**TASK MATERIAL:**
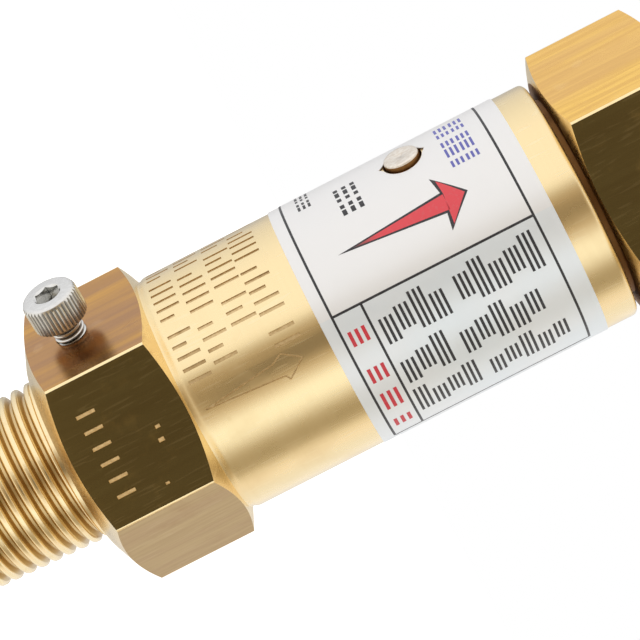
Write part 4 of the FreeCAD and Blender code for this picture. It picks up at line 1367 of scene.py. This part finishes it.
@dataclass
class Label:
    """The film around the barrel and what is printed on it."""

    inner: float = 15.77
    thickness: float = 0.12
    start: float = -200.0
    end: float = 140.0
    low: float = field(default_factory=lambda: span_mm("label_wrap", 2)[0])
    high: float = field(default_factory=lambda: span_mm("label_wrap", 2)[1])
    pin_bearing: float = -4.3
    pin_height: float = field(default_factory=lambda: sum(span_mm("adjuster_lock_pin", 2)) / 2)
    line: float = 0.3
    hole_radius: float = 2.6
    hole_turn: float = 0.8
    hole_point: float = 0.55
    hole_point_width: float = 0.9
    crease_from: float = 1.9
    crease_width: float = 0.42
    crease_fade: float = 1.3
    second_crease_width: float = 0.3
    second_crease_fade: float = 1.0
    swell_from: float = 2.4
    swell_fade: float = 1.1
    ink_gap: float = 0.006
    ink_layer: float = 0.012
    ink_thickness: float = 0.01
    ink_step: float = 2.0

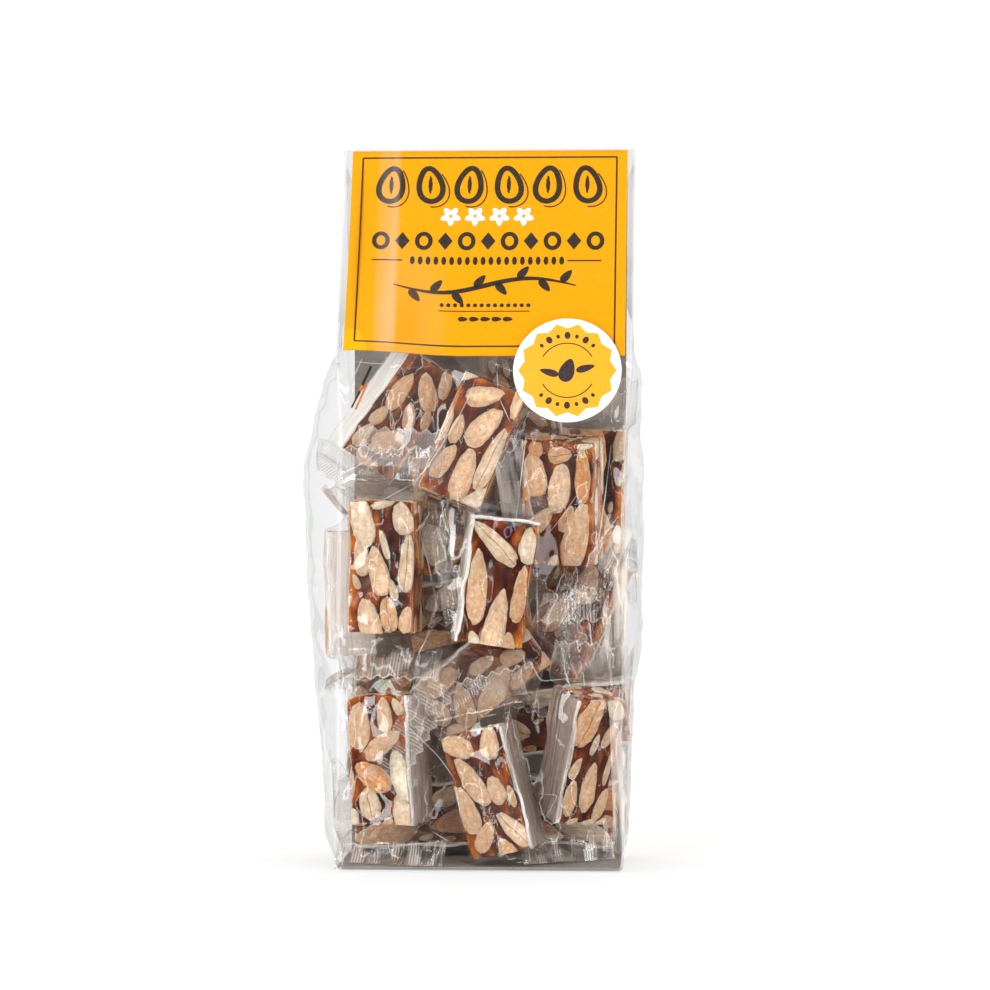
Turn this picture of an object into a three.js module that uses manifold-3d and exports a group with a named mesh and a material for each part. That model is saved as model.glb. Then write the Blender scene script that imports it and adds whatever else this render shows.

**SHORT TASK:** Reproduce every line from the entries that holds the word "Blender".

**SOLUTION:**
Write part 4 of the FreeCAD and Blender code for this picture. It picks up at line 1367 of scene.py. This part finishes it.
Turn this picture of an object into a three.js module that uses manifold-3d and exports a group with a named mesh and a material for each part. That model is saved as model.glb. Then write the Blender scene script that imports it and adds whatever else this render shows.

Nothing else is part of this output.